Councilman Long moved, seconded by Councilman Stern to receive and file the report from the Finance Advisory Committee. Motion carried without objection.
NCCP Contract Amendment
Councilman Stern moved, seconded by Councilman Wolowicz, to approve an amendment to the contract with the City’s NCCP consultant (URS Corporation) in an amount of $19,249 for completion of the third and final phase of the City’s NCCP. The motion carried as follows:
AYES: Clark, Long, Stern, Wolowicz, Mayor Gardiner
Ocean Trails: Agreement with V.H. Property Corporation
City Attorney Lynch highlighted the two typographical errors in staff report and noted that these changes had been approved with the attorney for the developer:
Paragraph D, Circle Page 5, third line from the bottom, the word "or be" before small C should be "and be";
Circle Page 6, Paragraph 1A, eleventh line down, add "or
Mayor pro tem Clark moved, seconded by Councilman Stern, to authorize the Mayor and the City Clerk to sign an agreement with V. H. Property Corporation pertaining to the acceptance of open space lots, with the noted amendments above.
Councilman Long stated that he is supporting this motion notwithstanding that he has no confidence whatsoever proven to him in the ability of the indemnitor to actually answer for the indemnitee, particularly given recent developments; and that he is not convinced at all this indemnity has any value beyond the piece of paper it’s printed on; however, as described to Council, the alternatives are even less worthwhile. He stated that he is greatly reluctant to support proposals/motions of this nature in the future and finds this whole situation to be unappealing.

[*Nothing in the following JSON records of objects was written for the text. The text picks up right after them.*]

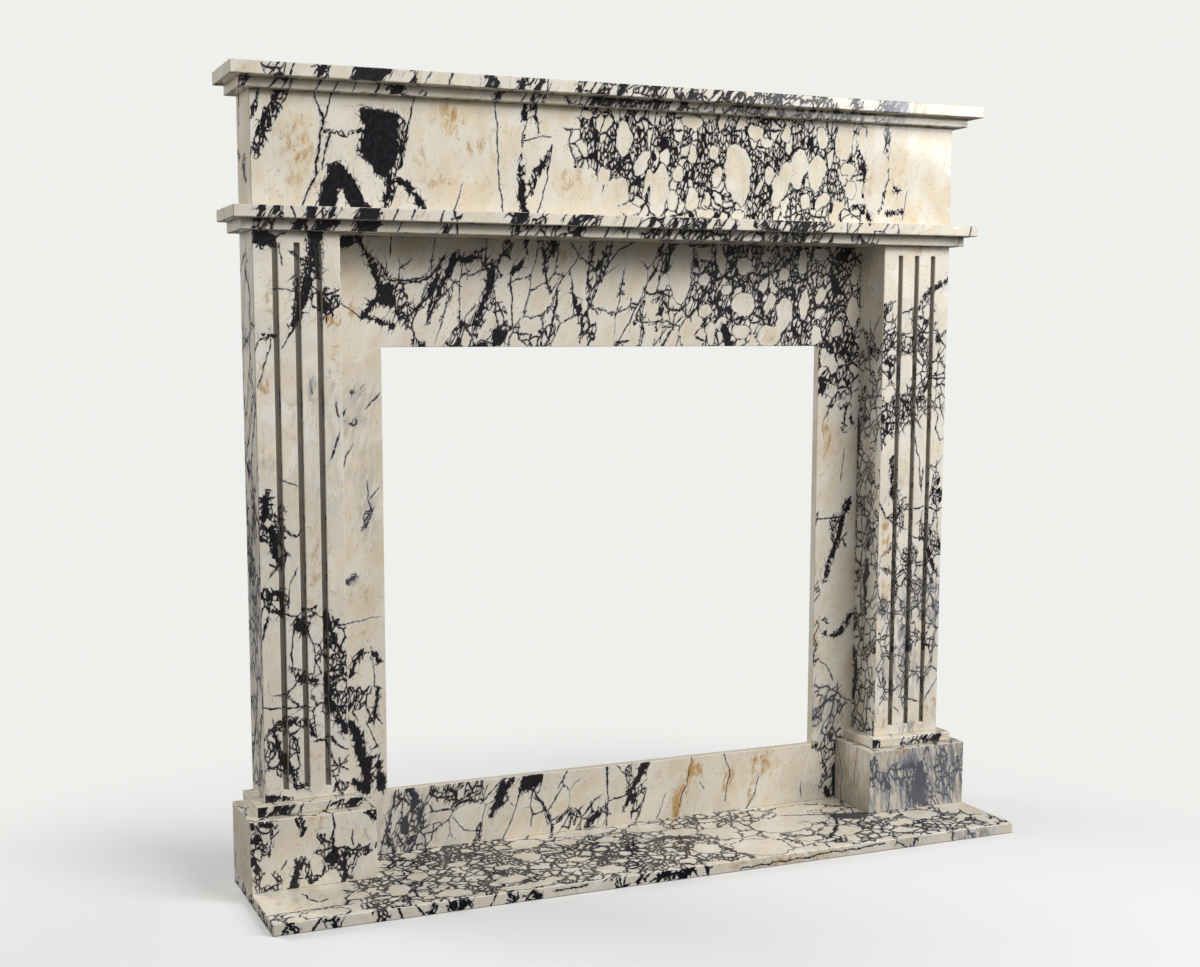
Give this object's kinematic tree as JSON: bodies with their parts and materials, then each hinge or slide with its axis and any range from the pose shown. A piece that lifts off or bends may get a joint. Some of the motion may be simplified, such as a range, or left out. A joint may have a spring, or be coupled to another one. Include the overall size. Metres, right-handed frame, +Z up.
{
  "type": "fireplace mantelpiece",
  "caption": "Flat-slab marble chimneypiece: fluted pilasters on capped plinths, plain frieze, stepped cornice and shelf, panel round the fire opening, and hearth slab.",
  "frame": {"origin": "middle of the hearth slab's underside, on the floor", "axes": "+X along the wall to the right as seen from the room, +Y towards the wall, +Z up"},
  "size_m": [1.37, 0.28, 1.309],
  "materials": {
    "hearth_marble": "polished breccia marble, cream fragments in a near-black vein network",
    "plinth_marble": "polished breccia marble, cream fragments in a near-black vein network",
    "cap_marble": "polished breccia marble, cream fragments in a near-black vein network",
    "pilaster_marble": "polished breccia marble, cream fragments in a near-black vein network",
    "panel_marble": "polished breccia marble, cream fragments in a near-black vein network",
    "cornice_marble": "polished breccia marble, cream fragments in a near-black vein network",
    "frieze_marble": "polished breccia marble, cream fragments in a near-black vein network",
    "shelf_marble": "polished breccia marble, cream fragments in a near-black vein network"
  },
  "bodies": {
    "root": {"hearth_slab": "hearth_marble", "plinth_left": "plinth_marble", "plinth_right": "plinth_marble", "plinth_cap_left": "cap_marble", "plinth_cap_right": "cap_marble", "pilaster_left": "pilaster_marble", "pilaster_right": "pilaster_marble", "back_panel": "panel_marble", "cornice_bed": "cornice_marble", "cornice_slab": "cornice_marble", "frieze": "frieze_marble", "shelf_bed": "shelf_marble", "mantel_shelf": "shelf_marble"}
  },
  "joints": []
}
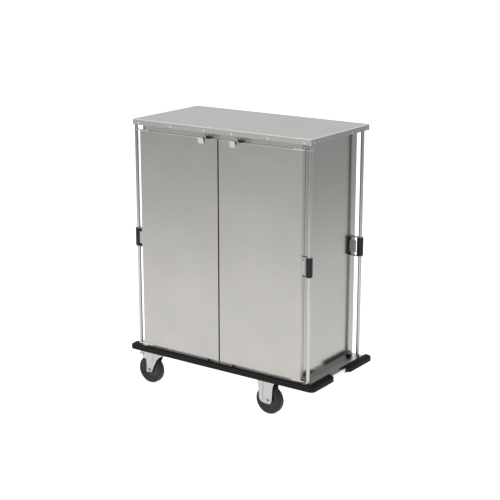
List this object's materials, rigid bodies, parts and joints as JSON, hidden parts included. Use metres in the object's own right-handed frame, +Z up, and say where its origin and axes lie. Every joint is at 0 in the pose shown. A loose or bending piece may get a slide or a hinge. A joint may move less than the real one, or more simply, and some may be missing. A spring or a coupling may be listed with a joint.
{
  "type": "housekeeping cart",
  "caption": "Closed stainless housekeeping cart with two hinged doors, shelves inside, push rods at the corners, a rubber bumper round the base, and swivel and fixed casters.",
  "frame": {"origin": "on the floor, under the middle of the outline of the bumper", "axes": "+X along the cart from the swivel casters to the fixed casters, +Y from the doors to the back, +Z up"},
  "size_m": [1.25, 0.632, 1.544],
  "materials": {
    "satin_steel": "satin",
    "polished_steel": "polished",
    "zinc_steel": "bright",
    "black_rubber": "matte",
    "tyre_rubber": "matte",
    "wheel_plastic": "satin",
    "black_plastic": "satin"
  },
  "bodies": {
    "chassis": {"base_tray": "satin_steel", "cross_channels": "satin_steel", "bumper_front": "black_rubber", "bumper_rear": "black_rubber", "cabinet_floor": "satin_steel", "side_wall_left": "satin_steel", "side_wall_right": "satin_steel", "liner_left": "satin_steel", "liner_right": "satin_steel", "back_panel": "satin_steel", "top_rail": "satin_steel", "cabinet_roof": "satin_steel", "cover": "satin_steel", "cover_rivets": "zinc_steel", "shelf_1": "satin_steel", "shelf_2": "satin_steel", "shelf_3": "satin_steel", "shelf_supports": "satin_steel", "front_rods": "polished_steel", "rear_rods": "polished_steel", "rod_feet": "satin_steel", "rear_brackets": "satin_steel", "rear_sleeves": "black_plastic", "door_buffers": "black_rubber", "wall_buffers": "black_rubber", "button_screws": "zinc_steel", "swivel_plates": "zinc_steel", "fixed_fork_front": "zinc_steel", "fixed_fork_rear": "zinc_steel", "fixed_axles": "zinc_steel"},
    "door_left": {"door_skin_left": "satin_steel", "door_liner_left": "satin_steel", "pull_tab_left": "satin_steel", "hinge_top_left": "satin_steel", "hinge_bottom_left": "satin_steel", "hinge_bracket_left": "satin_steel", "hinge_sleeve_left": "black_plastic"},
    "door_right": {"door_skin_right": "satin_steel", "door_liner_right": "satin_steel", "pull_tab_right": "satin_steel", "hinge_top_right": "satin_steel", "hinge_bottom_right": "satin_steel", "hinge_bracket_right": "satin_steel", "hinge_sleeve_right": "black_plastic"},
    "button_left": {"turn_button_left": "black_plastic"},
    "button_right": {"turn_button_right": "black_plastic"},
    "swivel_front": {"swivel_fork_front": "zinc_steel", "swivel_axle_front": "zinc_steel"},
    "swivel_rear": {"swivel_fork_rear": "zinc_steel", "swivel_axle_rear": "zinc_steel"},
    "pedal_front": {"brake_pedal_front": "black_plastic"},
    "pedal_rear": {"brake_pedal_rear": "black_plastic"},
    "wheel_left_front": {"tyre_left_front": "tyre_rubber", "hub_left_front": "wheel_plastic"},
    "wheel_left_rear": {"tyre_left_rear": "tyre_rubber", "hub_left_rear": "wheel_plastic"},
    "wheel_right_front": {"tyre_right_front": "tyre_rubber", "hub_right_front": "wheel_plastic"},
    "wheel_right_rear": {"tyre_right_rear": "tyre_rubber", "hub_right_rear": "wheel_plastic"}
  },
  "joints": [
    {"name": "door_left_hinge", "type": "hinge", "parent": "chassis", "child": "door_left", "pos_m": [-0.569, -0.277, 0.88], "axis": [0, 0, 1], "range_deg": [-266, 0]},
    {"name": "door_right_hinge", "type": "hinge", "parent": "chassis", "child": "door_right", "pos_m": [0.569, -0.277, 0.88], "axis": [0, 0, 1], "range_deg": [0, 266]},
    {"name": "button_left_turn", "type": "hinge", "parent": "chassis", "child": "button_left", "pos_m": [-0.075, -0.297, 1.492], "axis": [0, 1, 0], "range_deg": [0, 90]},
    {"name": "button_right_turn", "type": "hinge", "parent": "chassis", "child": "button_right", "pos_m": [0.133, -0.297, 1.492], "axis": [0, 1, 0], "range_deg": [0, 90]},
    {"name": "swivel_front_turn", "type": "hinge", "parent": "chassis", "child": "swivel_front", "pos_m": [-0.469, -0.248, 0.19], "axis": [0, 0, 1], "continuous": true},
    {"name": "swivel_rear_turn", "type": "hinge", "parent": "chassis", "child": "swivel_rear", "pos_m": [-0.469, 0.248, 0.19], "axis": [0, 0, 1], "continuous": true},
    {"name": "pedal_front_press", "type": "hinge", "parent": "swivel_front", "child": "pedal_front", "pos_m": [-0.555, -0.248, 0.175], "axis": [0, 1, 0], "range_deg": [-18, 0]},
    {"name": "pedal_rear_press", "type": "hinge", "parent": "swivel_rear", "child": "pedal_rear", "pos_m": [-0.555, 0.248, 0.175], "axis": [0, 1, 0], "range_deg": [-18, 0]},
    {"name": "wheel_left_front_roll", "type": "hinge", "parent": "swivel_front", "child": "wheel_left_front", "pos_m": [-0.519, -0.248, 0.08], "axis": [0, 1, 0], "continuous": true},
    {"name": "wheel_left_rear_roll", "type": "hinge", "parent": "swivel_rear", "child": "wheel_left_rear", "pos_m": [-0.519, 0.248, 0.08], "axis": [0, 1, 0], "continuous": true},
    {"name": "wheel_right_front_roll", "type": "hinge", "parent": "chassis", "child": "wheel_right_front", "pos_m": [0.309, -0.248, 0.08], "axis": [0, 1, 0], "continuous": true},
    {"name": "wheel_right_rear_roll", "type": "hinge", "parent": "chassis", "child": "wheel_right_rear", "pos_m": [0.309, 0.248, 0.08], "axis": [0, 1, 0], "continuous": true}
  ]
}
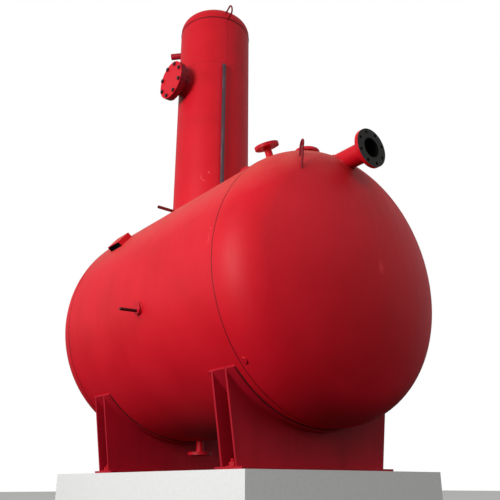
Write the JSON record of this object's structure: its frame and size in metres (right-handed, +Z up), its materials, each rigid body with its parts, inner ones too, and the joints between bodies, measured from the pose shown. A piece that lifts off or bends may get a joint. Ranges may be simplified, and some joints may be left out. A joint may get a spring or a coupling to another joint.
{
  "type": "deaerator",
  "caption": "Horizontal feedwater tank on two saddles with a vertical deaerating column on top, flanged nozzles, a bolted handhole, a thermowell and lifting lugs.",
  "frame": {"origin": "centre of the four anchor holes, on the floor at the underside of the saddle bases, below the tank's axis", "axes": "+X along the tank towards the head with the flanged nozzle, +Z up, so the column's handhole and the thermowell are on the -Y side"},
  "size_m": [2.3641, 1.6033, 3.3975],
  "materials": {
    "tank_shell": "smooth semi-gloss red enamel on steel plate",
    "front_head": "smooth semi-gloss red enamel on steel plate",
    "rear_head": "smooth semi-gloss red enamel on steel plate",
    "column_shell": "smooth semi-gloss red enamel on steel plate",
    "column_head": "smooth semi-gloss red enamel on steel plate",
    "handhole_neck": "smooth semi-gloss red enamel on steel plate",
    "handhole_flange": "smooth semi-gloss red enamel on steel plate",
    "handhole_cover": "smooth semi-gloss red enamel on steel plate",
    "vent_stub": "smooth semi-gloss red enamel on steel plate",
    "sampling_pipe": "bare grey-brown steel pipe",
    "foot_stub": "bare dark brown steel",
    "end_nozzle_pipe": "smooth semi-gloss red enamel on steel plate",
    "end_nozzle_flange": "near-black bare flange face, rim and back red",
    "top_nozzle_pipe": "smooth semi-gloss red enamel on steel plate",
    "top_nozzle_flange": "smooth semi-gloss red enamel on steel plate",
    "middle_nozzle_pipe": "smooth semi-gloss red enamel on steel plate",
    "middle_nozzle_flange": "smooth semi-gloss red enamel on steel plate",
    "side_nozzle_pipe": "smooth semi-gloss red enamel on steel plate",
    "side_nozzle_flange": "smooth semi-gloss red enamel on steel plate",
    "drain_pipe": "smooth semi-gloss red enamel on steel plate",
    "drain_flange": "smooth semi-gloss red enamel on steel plate",
    "thermowell_boss": "smooth semi-gloss red enamel on steel plate",
    "thermowell": "bare dark brown steel",
    "head_plug": "smooth semi-gloss red enamel on steel plate",
    "nameplate_bracket": "smooth semi-gloss red enamel on steel plate",
    "front_head_lug": "smooth semi-gloss red enamel on steel plate",
    "rear_head_lug": "smooth semi-gloss red enamel on steel plate",
    "column_front_lug": "smooth semi-gloss red enamel on steel plate",
    "column_rear_lug": "smooth semi-gloss red enamel on steel plate",
    "front_saddle_pad": "smooth semi-gloss red enamel on steel plate",
    "front_saddle_web_inner": "smooth semi-gloss red enamel on steel plate",
    "front_saddle_web_outer": "smooth semi-gloss red enamel on steel plate",
    "front_saddle_base": "smooth semi-gloss red enamel on steel plate",
    "rear_saddle_pad": "smooth semi-gloss red enamel on steel plate",
    "rear_saddle_web_inner": "smooth semi-gloss red enamel on steel plate",
    "rear_saddle_web_outer": "smooth semi-gloss red enamel on steel plate",
    "rear_saddle_base": "smooth semi-gloss red enamel on steel plate"
  },
  "bodies": {
    "root": {"tank_shell": "tank_shell", "front_head": "front_head", "rear_head": "rear_head", "column_shell": "column_shell", "column_head": "column_head", "handhole_neck": "handhole_neck", "handhole_flange": "handhole_flange", "handhole_cover": "handhole_cover", "vent_stub": "vent_stub", "sampling_pipe": "sampling_pipe", "foot_stub": "foot_stub", "end_nozzle_pipe": "end_nozzle_pipe", "end_nozzle_flange": "end_nozzle_flange", "top_nozzle_pipe": "top_nozzle_pipe", "top_nozzle_flange": "top_nozzle_flange", "middle_nozzle_pipe": "middle_nozzle_pipe", "middle_nozzle_flange": "middle_nozzle_flange", "side_nozzle_pipe": "side_nozzle_pipe", "side_nozzle_flange": "side_nozzle_flange", "drain_pipe": "drain_pipe", "drain_flange": "drain_flange", "thermowell_boss": "thermowell_boss", "thermowell": "thermowell", "head_plug": "head_plug", "nameplate_bracket": "nameplate_bracket", "front_head_lug": "front_head_lug", "rear_head_lug": "rear_head_lug", "column_front_lug": "column_front_lug", "column_rear_lug": "column_rear_lug", "front_saddle_pad": "front_saddle_pad", "front_saddle_web_inner": "front_saddle_web_inner", "front_saddle_web_outer": "front_saddle_web_outer", "front_saddle_base": "front_saddle_base", "rear_saddle_pad": "rear_saddle_pad", "rear_saddle_web_inner": "rear_saddle_web_inner", "rear_saddle_web_outer": "rear_saddle_web_outer", "rear_saddle_base": "rear_saddle_base"}
  },
  "joints": []
}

Without objection, Mayor Gardiner so ordered.
CLOSED SESSION REPORT:
City Attorney Lynch stated that with regard to Item 1, Council unanimously approved the proposed agreement with Cox, with Councilman Long abstaining from consideration; with regard to Item No. 2, Council unanimously agreed to accept the counteroffer and provided direction to staff; with regard to Item No. 3, Council unanimously agreed to file no appeal at this time; and with regard to Item Nos. 4 and 5, no action was taken.
At 12:15 A.M. meeting was adjourned on motion of Councilman Stern.